**GOAL**. Print the whole listing exactly.

____

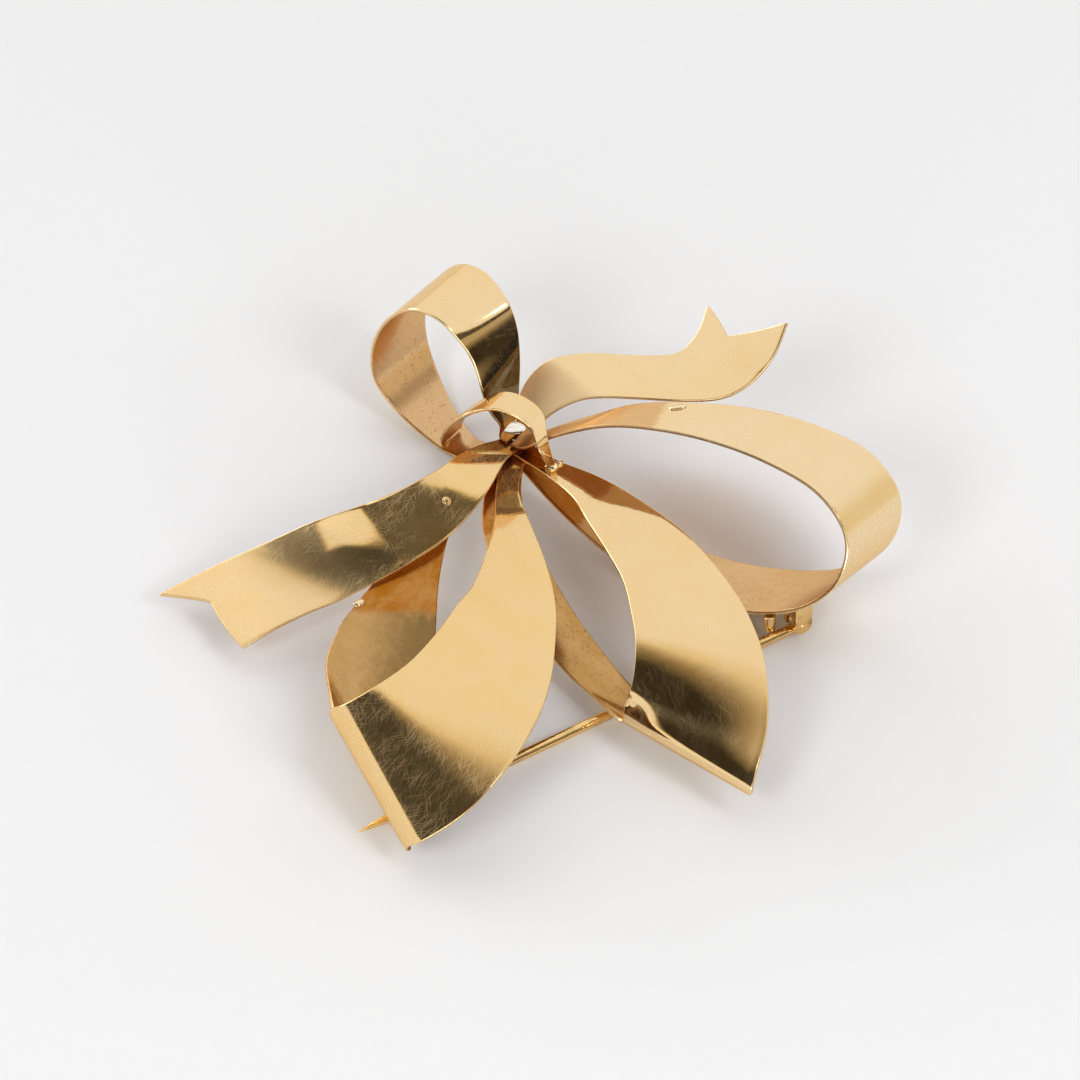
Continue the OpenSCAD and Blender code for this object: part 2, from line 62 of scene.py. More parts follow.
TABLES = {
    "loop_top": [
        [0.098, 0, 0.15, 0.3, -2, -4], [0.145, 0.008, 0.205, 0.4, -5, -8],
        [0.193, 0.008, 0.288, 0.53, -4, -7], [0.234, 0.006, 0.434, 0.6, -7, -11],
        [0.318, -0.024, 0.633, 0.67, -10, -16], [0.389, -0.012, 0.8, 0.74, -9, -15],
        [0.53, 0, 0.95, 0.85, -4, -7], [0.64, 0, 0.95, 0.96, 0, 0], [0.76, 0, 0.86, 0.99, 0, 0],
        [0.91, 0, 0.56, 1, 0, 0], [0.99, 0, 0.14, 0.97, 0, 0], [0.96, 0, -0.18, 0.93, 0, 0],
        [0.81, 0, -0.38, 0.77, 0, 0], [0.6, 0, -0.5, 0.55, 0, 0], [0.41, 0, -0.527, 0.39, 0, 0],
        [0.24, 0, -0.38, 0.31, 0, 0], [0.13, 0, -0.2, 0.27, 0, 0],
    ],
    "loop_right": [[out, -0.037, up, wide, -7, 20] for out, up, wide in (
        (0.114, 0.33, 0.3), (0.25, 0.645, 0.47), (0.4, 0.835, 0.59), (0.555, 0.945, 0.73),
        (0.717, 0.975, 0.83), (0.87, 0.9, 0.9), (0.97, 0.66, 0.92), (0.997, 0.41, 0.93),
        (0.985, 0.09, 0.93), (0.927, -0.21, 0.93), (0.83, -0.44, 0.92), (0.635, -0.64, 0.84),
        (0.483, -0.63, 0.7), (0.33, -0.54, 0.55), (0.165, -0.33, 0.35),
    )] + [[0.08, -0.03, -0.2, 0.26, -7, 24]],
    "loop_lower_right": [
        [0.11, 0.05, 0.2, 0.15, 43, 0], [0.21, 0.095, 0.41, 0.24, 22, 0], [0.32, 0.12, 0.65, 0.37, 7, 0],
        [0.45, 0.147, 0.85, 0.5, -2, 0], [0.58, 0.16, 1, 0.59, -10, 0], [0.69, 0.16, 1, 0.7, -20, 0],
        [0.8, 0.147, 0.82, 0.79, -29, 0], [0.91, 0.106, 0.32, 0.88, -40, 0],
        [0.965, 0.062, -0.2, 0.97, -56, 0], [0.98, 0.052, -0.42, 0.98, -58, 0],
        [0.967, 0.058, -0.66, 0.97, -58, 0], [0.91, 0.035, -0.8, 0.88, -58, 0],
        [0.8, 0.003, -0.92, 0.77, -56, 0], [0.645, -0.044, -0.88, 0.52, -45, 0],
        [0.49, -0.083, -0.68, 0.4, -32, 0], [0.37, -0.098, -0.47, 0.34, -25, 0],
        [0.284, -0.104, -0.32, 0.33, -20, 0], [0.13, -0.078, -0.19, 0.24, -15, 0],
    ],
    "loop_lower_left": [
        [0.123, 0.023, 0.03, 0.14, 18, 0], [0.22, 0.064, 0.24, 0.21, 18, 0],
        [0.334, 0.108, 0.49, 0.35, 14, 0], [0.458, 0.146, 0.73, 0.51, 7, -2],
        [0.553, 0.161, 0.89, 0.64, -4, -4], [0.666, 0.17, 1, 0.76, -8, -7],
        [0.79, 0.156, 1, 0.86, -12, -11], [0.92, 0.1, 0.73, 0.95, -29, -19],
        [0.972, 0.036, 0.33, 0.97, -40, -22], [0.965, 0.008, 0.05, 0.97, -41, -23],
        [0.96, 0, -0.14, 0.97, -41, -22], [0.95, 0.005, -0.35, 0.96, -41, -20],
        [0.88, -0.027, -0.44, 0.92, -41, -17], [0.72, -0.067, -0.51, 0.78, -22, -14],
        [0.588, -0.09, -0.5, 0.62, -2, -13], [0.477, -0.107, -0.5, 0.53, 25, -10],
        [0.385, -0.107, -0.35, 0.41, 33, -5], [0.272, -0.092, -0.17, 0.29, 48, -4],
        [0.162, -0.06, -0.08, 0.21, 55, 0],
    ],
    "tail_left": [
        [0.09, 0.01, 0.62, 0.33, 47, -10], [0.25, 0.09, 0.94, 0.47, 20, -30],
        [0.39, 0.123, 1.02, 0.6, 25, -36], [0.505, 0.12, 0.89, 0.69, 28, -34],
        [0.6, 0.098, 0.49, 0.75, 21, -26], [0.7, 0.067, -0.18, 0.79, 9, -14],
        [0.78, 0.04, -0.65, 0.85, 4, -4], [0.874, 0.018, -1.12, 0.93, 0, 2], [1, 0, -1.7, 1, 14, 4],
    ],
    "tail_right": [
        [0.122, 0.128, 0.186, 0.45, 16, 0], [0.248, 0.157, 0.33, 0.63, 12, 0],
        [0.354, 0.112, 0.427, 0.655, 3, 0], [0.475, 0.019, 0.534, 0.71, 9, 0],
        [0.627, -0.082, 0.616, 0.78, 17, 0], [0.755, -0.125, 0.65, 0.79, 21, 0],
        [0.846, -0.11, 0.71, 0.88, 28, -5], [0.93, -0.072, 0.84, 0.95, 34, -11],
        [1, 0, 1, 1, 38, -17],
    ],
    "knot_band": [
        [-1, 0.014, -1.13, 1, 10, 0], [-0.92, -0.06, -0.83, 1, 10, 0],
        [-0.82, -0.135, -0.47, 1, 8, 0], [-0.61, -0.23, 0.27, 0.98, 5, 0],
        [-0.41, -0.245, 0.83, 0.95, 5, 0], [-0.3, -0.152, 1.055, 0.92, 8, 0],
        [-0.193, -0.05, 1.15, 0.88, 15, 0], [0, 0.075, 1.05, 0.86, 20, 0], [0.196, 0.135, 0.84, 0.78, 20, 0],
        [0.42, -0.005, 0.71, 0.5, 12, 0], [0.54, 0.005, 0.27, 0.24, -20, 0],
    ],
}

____

**FINAL RESULT**.
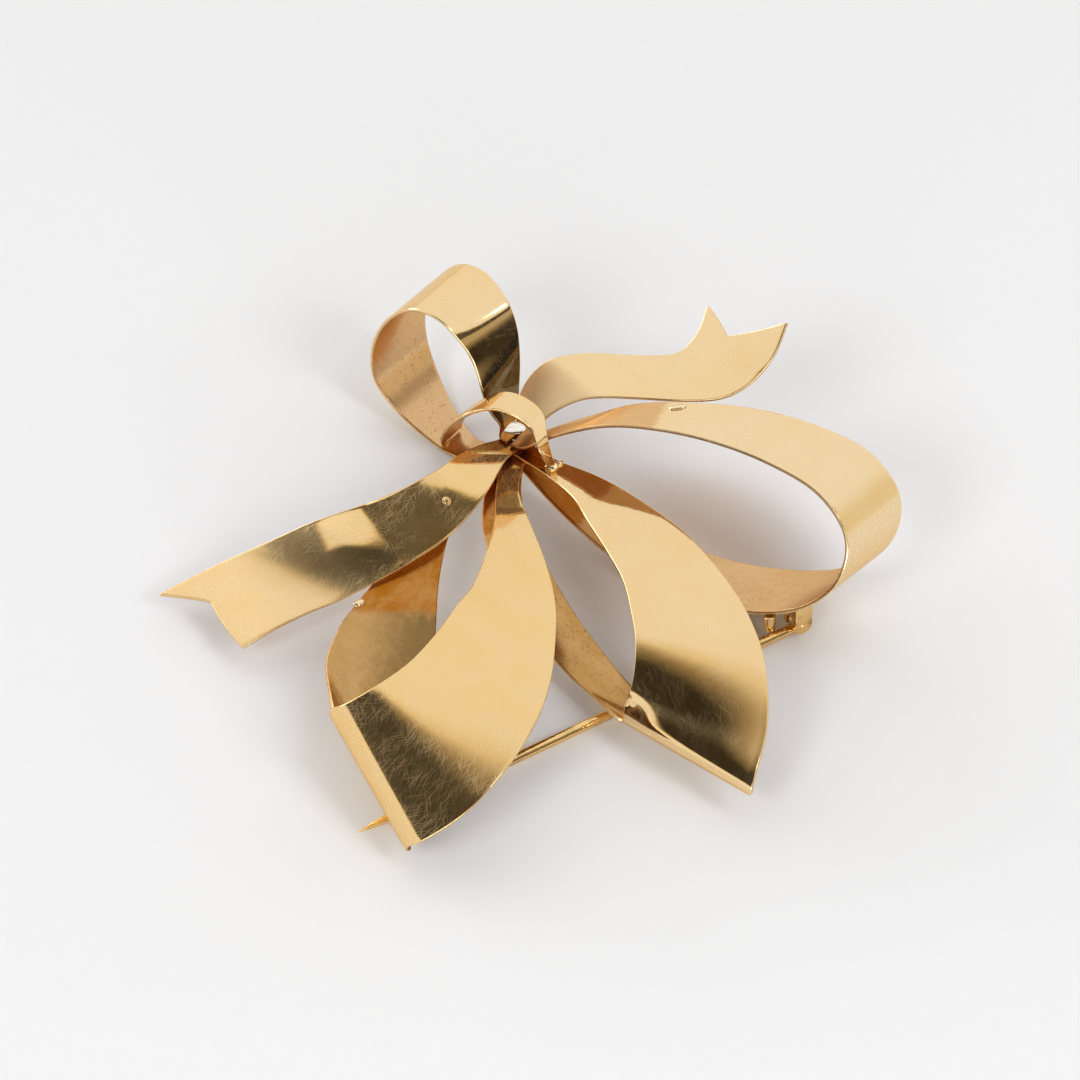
Continue the OpenSCAD and Blender code for this object: part 2, from line 62 of scene.py. More parts follow.
TABLES = {
    "loop_top": [
        [0.098, 0, 0.15, 0.3, -2, -4], [0.145, 0.008, 0.205, 0.4, -5, -8],
        [0.193, 0.008, 0.288, 0.53, -4, -7], [0.234, 0.006, 0.434, 0.6, -7, -11],
        [0.318, -0.024, 0.633, 0.67, -10, -16], [0.389, -0.012, 0.8, 0.74, -9, -15],
        [0.53, 0, 0.95, 0.85, -4, -7], [0.64, 0, 0.95, 0.96, 0, 0], [0.76, 0, 0.86, 0.99, 0, 0],
        [0.91, 0, 0.56, 1, 0, 0], [0.99, 0, 0.14, 0.97, 0, 0], [0.96, 0, -0.18, 0.93, 0, 0],
        [0.81, 0, -0.38, 0.77, 0, 0], [0.6, 0, -0.5, 0.55, 0, 0], [0.41, 0, -0.527, 0.39, 0, 0],
        [0.24, 0, -0.38, 0.31, 0, 0], [0.13, 0, -0.2, 0.27, 0, 0],
    ],
    "loop_right": [[out, -0.037, up, wide, -7, 20] for out, up, wide in (
        (0.114, 0.33, 0.3), (0.25, 0.645, 0.47), (0.4, 0.835, 0.59), (0.555, 0.945, 0.73),
        (0.717, 0.975, 0.83), (0.87, 0.9, 0.9), (0.97, 0.66, 0.92), (0.997, 0.41, 0.93),
        (0.985, 0.09, 0.93), (0.927, -0.21, 0.93), (0.83, -0.44, 0.92), (0.635, -0.64, 0.84),
        (0.483, -0.63, 0.7), (0.33, -0.54, 0.55), (0.165, -0.33, 0.35),
    )] + [[0.08, -0.03, -0.2, 0.26, -7, 24]],
    "loop_lower_right": [
        [0.11, 0.05, 0.2, 0.15, 43, 0], [0.21, 0.095, 0.41, 0.24, 22, 0], [0.32, 0.12, 0.65, 0.37, 7, 0],
        [0.45, 0.147, 0.85, 0.5, -2, 0], [0.58, 0.16, 1, 0.59, -10, 0], [0.69, 0.16, 1, 0.7, -20, 0],
        [0.8, 0.147, 0.82, 0.79, -29, 0], [0.91, 0.106, 0.32, 0.88, -40, 0],
        [0.965, 0.062, -0.2, 0.97, -56, 0], [0.98, 0.052, -0.42, 0.98, -58, 0],
        [0.967, 0.058, -0.66, 0.97, -58, 0], [0.91, 0.035, -0.8, 0.88, -58, 0],
        [0.8, 0.003, -0.92, 0.77, -56, 0], [0.645, -0.044, -0.88, 0.52, -45, 0],
        [0.49, -0.083, -0.68, 0.4, -32, 0], [0.37, -0.098, -0.47, 0.34, -25, 0],
        [0.284, -0.104, -0.32, 0.33, -20, 0], [0.13, -0.078, -0.19, 0.24, -15, 0],
    ],
    "loop_lower_left": [
        [0.123, 0.023, 0.03, 0.14, 18, 0], [0.22, 0.064, 0.24, 0.21, 18, 0],
        [0.334, 0.108, 0.49, 0.35, 14, 0], [0.458, 0.146, 0.73, 0.51, 7, -2],
        [0.553, 0.161, 0.89, 0.64, -4, -4], [0.666, 0.17, 1, 0.76, -8, -7],
        [0.79, 0.156, 1, 0.86, -12, -11], [0.92, 0.1, 0.73, 0.95, -29, -19],
        [0.972, 0.036, 0.33, 0.97, -40, -22], [0.965, 0.008, 0.05, 0.97, -41, -23],
        [0.96, 0, -0.14, 0.97, -41, -22], [0.95, 0.005, -0.35, 0.96, -41, -20],
        [0.88, -0.027, -0.44, 0.92, -41, -17], [0.72, -0.067, -0.51, 0.78, -22, -14],
        [0.588, -0.09, -0.5, 0.62, -2, -13], [0.477, -0.107, -0.5, 0.53, 25, -10],
        [0.385, -0.107, -0.35, 0.41, 33, -5], [0.272, -0.092, -0.17, 0.29, 48, -4],
        [0.162, -0.06, -0.08, 0.21, 55, 0],
    ],
    "tail_left": [
        [0.09, 0.01, 0.62, 0.33, 47, -10], [0.25, 0.09, 0.94, 0.47, 20, -30],
        [0.39, 0.123, 1.02, 0.6, 25, -36], [0.505, 0.12, 0.89, 0.69, 28, -34],
        [0.6, 0.098, 0.49, 0.75, 21, -26], [0.7, 0.067, -0.18, 0.79, 9, -14],
        [0.78, 0.04, -0.65, 0.85, 4, -4], [0.874, 0.018, -1.12, 0.93, 0, 2], [1, 0, -1.7, 1, 14, 4],
    ],
    "tail_right": [
        [0.122, 0.128, 0.186, 0.45, 16, 0], [0.248, 0.157, 0.33, 0.63, 12, 0],
        [0.354, 0.112, 0.427, 0.655, 3, 0], [0.475, 0.019, 0.534, 0.71, 9, 0],
        [0.627, -0.082, 0.616, 0.78, 17, 0], [0.755, -0.125, 0.65, 0.79, 21, 0],
        [0.846, -0.11, 0.71, 0.88, 28, -5], [0.93, -0.072, 0.84, 0.95, 34, -11],
        [1, 0, 1, 1, 38, -17],
    ],
    "knot_band": [
        [-1, 0.014, -1.13, 1, 10, 0], [-0.92, -0.06, -0.83, 1, 10, 0],
        [-0.82, -0.135, -0.47, 1, 8, 0], [-0.61, -0.23, 0.27, 0.98, 5, 0],
        [-0.41, -0.245, 0.83, 0.95, 5, 0], [-0.3, -0.152, 1.055, 0.92, 8, 0],
        [-0.193, -0.05, 1.15, 0.88, 15, 0], [0, 0.075, 1.05, 0.86, 20, 0], [0.196, 0.135, 0.84, 0.78, 20, 0],
        [0.42, -0.005, 0.71, 0.5, 12, 0], [0.54, 0.005, 0.27, 0.24, -20, 0],
    ],
}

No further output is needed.